[Start Records provided]
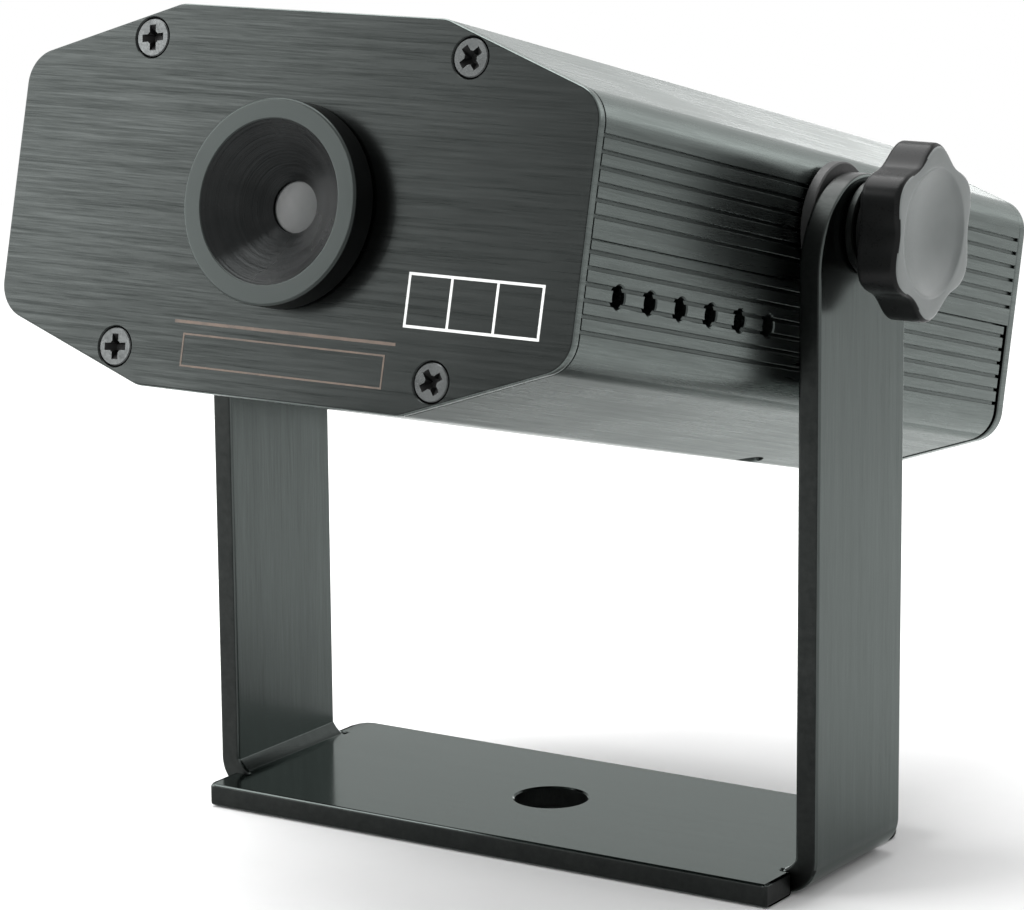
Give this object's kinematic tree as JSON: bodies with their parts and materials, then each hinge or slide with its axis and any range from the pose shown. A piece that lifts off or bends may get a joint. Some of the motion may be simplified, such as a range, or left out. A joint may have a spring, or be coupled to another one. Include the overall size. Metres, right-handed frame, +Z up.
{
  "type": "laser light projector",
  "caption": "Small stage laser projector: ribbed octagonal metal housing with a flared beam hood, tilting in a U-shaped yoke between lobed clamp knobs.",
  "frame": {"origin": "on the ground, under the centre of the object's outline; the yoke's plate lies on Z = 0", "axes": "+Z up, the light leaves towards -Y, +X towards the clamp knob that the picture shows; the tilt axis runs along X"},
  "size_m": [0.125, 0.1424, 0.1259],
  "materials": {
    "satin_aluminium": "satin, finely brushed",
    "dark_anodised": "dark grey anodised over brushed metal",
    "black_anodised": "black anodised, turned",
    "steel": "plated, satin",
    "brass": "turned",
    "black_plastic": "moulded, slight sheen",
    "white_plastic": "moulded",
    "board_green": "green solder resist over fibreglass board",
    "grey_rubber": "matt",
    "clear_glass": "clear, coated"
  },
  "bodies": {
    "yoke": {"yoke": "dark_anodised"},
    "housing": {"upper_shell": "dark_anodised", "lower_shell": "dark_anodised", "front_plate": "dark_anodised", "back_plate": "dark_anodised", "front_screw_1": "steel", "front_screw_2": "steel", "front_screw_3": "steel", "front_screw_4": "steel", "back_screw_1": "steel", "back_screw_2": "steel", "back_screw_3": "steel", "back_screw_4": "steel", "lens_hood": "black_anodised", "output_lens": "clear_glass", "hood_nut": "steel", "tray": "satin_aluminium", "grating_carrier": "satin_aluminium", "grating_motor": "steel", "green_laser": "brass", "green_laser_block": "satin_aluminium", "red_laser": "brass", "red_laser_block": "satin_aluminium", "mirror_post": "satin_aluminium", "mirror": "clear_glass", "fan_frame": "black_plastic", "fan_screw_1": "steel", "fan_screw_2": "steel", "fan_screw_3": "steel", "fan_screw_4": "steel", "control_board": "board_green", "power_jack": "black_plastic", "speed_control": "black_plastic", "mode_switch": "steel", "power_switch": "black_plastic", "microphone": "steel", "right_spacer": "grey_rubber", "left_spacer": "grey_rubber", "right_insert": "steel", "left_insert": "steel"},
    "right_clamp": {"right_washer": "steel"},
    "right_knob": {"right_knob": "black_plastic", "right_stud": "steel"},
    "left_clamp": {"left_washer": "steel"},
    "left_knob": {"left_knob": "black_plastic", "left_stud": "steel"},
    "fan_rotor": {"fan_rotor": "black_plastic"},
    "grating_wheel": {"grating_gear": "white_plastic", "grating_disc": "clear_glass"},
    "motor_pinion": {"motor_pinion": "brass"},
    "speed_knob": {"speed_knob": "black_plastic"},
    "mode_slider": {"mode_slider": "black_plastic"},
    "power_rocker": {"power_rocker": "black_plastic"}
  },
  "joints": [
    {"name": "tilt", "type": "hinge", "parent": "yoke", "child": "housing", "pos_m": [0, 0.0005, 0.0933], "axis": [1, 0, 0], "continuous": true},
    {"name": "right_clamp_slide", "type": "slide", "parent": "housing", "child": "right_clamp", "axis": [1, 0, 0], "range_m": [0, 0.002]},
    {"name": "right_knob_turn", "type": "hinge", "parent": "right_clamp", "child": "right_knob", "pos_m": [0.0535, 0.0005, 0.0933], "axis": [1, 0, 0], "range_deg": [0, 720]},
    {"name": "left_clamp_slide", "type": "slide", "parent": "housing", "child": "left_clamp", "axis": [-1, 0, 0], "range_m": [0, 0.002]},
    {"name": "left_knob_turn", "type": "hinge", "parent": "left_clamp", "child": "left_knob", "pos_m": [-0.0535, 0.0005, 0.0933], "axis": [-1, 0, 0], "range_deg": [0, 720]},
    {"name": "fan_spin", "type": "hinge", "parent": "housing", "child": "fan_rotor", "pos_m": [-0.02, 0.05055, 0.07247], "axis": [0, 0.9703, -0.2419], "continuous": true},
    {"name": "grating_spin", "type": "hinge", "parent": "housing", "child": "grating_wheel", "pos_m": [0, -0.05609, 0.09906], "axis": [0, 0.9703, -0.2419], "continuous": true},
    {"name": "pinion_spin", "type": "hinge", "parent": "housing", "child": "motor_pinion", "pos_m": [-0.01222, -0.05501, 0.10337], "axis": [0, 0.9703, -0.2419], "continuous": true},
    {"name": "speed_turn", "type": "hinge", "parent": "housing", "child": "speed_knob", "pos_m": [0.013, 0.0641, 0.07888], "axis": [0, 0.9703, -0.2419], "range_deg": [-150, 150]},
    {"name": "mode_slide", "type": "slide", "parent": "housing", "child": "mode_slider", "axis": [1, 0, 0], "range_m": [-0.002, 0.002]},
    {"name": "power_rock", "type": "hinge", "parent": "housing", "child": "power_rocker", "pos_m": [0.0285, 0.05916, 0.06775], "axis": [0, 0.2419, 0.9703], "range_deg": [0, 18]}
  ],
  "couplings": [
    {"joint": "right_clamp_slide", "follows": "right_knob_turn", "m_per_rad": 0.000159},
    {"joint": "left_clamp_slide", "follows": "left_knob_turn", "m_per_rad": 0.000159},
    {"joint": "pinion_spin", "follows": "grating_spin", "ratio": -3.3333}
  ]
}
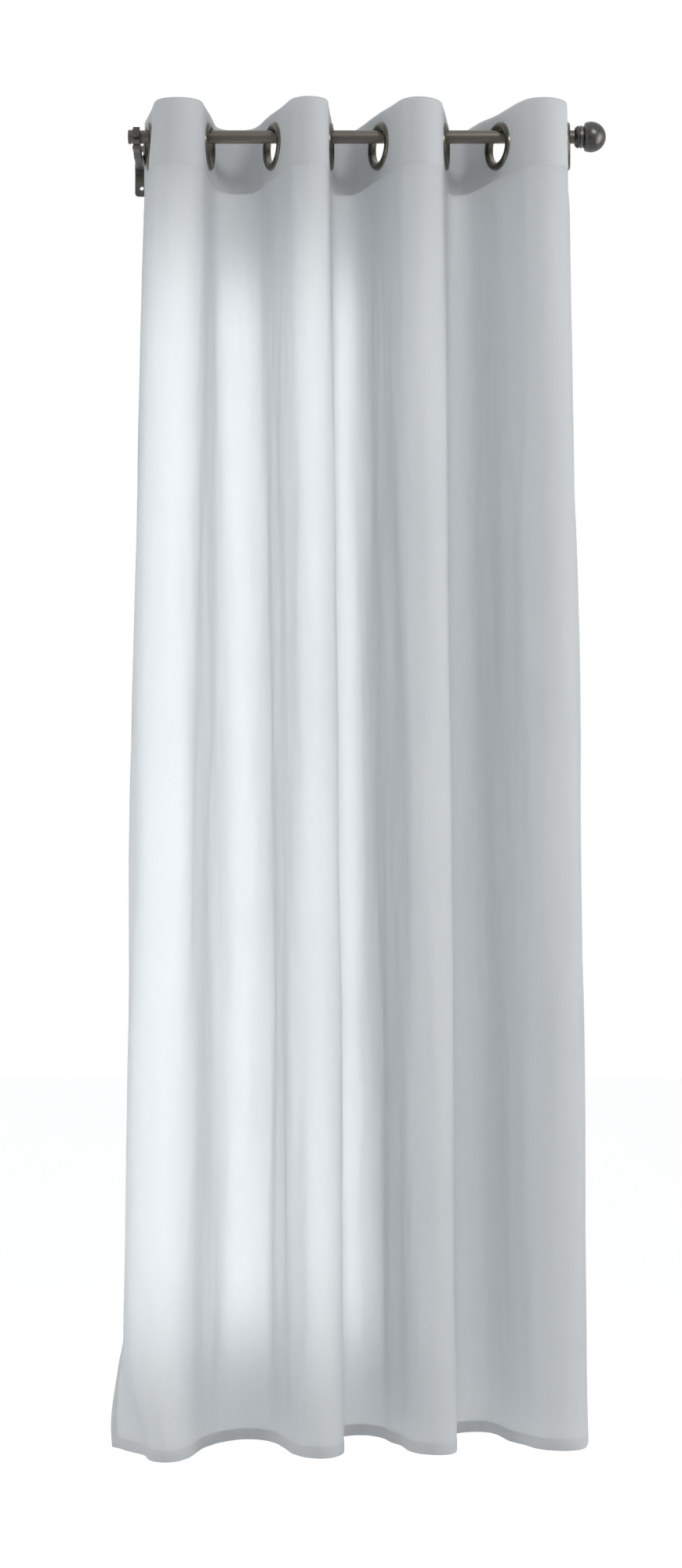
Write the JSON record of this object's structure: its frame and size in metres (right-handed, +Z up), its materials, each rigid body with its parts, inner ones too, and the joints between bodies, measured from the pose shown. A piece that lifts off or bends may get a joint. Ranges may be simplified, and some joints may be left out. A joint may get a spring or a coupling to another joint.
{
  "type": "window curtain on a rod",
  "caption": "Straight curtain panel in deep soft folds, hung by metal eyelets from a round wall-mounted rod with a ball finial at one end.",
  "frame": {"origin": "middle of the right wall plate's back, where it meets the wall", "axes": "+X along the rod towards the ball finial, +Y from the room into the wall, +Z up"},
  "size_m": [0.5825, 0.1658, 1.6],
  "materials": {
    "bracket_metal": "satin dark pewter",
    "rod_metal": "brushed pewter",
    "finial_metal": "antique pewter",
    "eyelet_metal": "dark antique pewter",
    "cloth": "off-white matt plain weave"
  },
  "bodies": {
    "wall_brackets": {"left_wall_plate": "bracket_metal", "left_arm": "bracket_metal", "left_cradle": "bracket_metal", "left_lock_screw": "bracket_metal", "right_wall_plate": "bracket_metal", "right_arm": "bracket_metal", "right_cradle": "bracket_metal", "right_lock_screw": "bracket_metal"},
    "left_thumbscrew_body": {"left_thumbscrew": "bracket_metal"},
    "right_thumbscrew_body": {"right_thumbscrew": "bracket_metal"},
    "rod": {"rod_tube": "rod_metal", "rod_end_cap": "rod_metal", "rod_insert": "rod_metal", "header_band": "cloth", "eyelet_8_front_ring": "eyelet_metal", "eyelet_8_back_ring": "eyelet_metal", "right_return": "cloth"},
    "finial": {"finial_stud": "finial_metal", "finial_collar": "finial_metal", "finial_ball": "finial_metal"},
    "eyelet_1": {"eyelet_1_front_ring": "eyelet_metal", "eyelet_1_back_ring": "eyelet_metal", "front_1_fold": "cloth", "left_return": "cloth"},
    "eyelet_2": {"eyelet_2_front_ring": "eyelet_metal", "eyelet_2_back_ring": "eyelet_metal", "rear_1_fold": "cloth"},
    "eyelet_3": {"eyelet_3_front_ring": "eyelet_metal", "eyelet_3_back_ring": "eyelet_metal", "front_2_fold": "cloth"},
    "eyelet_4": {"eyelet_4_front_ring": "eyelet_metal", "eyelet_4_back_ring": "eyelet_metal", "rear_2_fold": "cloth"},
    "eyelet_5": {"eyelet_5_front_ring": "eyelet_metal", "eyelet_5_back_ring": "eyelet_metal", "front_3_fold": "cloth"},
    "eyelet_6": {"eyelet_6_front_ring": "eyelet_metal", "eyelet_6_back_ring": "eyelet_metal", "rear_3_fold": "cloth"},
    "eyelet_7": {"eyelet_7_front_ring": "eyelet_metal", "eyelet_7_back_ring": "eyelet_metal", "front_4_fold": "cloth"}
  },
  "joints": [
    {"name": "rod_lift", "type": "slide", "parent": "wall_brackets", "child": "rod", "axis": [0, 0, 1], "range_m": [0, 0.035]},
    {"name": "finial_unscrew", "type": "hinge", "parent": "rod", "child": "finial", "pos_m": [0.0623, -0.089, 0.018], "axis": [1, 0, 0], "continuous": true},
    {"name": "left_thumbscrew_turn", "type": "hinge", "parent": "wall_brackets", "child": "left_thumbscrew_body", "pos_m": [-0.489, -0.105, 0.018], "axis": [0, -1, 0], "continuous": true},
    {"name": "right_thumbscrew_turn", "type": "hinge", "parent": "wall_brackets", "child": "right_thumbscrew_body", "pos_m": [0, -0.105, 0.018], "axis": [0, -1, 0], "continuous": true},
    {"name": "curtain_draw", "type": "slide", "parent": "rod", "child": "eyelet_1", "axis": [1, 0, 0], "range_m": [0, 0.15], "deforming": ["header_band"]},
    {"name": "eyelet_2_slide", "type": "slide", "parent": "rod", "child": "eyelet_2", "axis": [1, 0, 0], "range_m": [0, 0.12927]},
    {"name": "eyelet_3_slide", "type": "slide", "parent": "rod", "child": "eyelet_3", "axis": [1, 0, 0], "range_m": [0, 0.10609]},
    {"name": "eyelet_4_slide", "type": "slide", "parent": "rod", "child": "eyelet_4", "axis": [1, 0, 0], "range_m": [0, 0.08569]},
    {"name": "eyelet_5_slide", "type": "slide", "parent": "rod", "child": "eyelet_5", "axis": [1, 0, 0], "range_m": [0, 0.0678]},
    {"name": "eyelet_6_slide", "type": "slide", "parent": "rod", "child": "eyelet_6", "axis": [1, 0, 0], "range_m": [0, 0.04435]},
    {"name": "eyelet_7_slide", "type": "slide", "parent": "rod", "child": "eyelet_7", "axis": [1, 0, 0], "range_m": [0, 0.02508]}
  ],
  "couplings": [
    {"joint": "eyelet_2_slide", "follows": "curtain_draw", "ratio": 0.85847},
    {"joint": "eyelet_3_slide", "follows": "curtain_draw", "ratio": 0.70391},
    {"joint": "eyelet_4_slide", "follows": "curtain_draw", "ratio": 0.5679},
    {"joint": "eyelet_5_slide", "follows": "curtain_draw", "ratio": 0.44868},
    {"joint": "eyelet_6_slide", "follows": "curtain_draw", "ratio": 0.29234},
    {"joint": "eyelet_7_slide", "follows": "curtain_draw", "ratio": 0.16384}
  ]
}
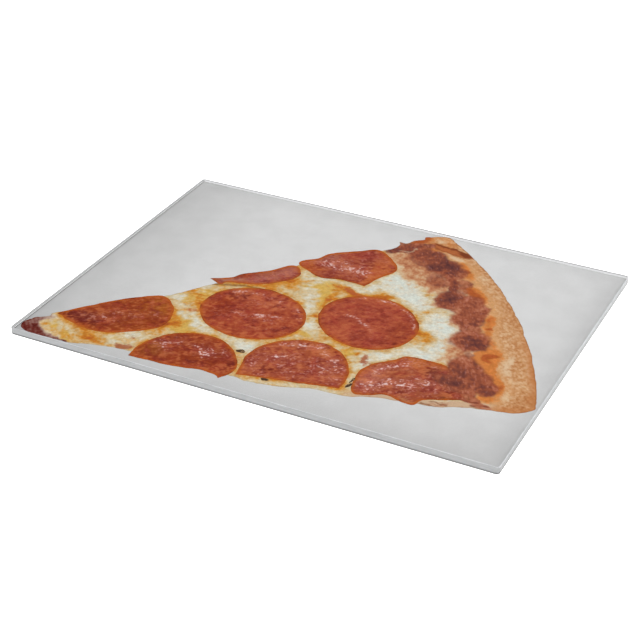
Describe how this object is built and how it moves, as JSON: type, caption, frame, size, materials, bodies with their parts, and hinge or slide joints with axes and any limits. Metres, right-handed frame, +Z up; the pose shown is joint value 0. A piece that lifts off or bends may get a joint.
[End Records provided]
Work to complete
Reproduce each line of the material containing the word "axes".

Response for this exercise
  "frame": {"origin": "on the ground, under the centre of the object's outline; the yoke's plate lies on Z = 0", "axes": "+Z up, the light leaves towards -Y, +X towards the clamp knob that the picture shows; the tilt axis runs along X"},
  "frame": {"origin": "middle of the right wall plate's back, where it meets the wall", "axes": "+X along the rod towards the ball finial, +Y from the room into the wall, +Z up"},
Describe how this object is built and how it moves, as JSON: type, caption, frame, size, materials, bodies with their parts, and hinge or slide joints with axes and any limits. Metres, right-handed frame, +Z up; the pose shown is joint value 0. A piece that lifts off or bends may get a joint.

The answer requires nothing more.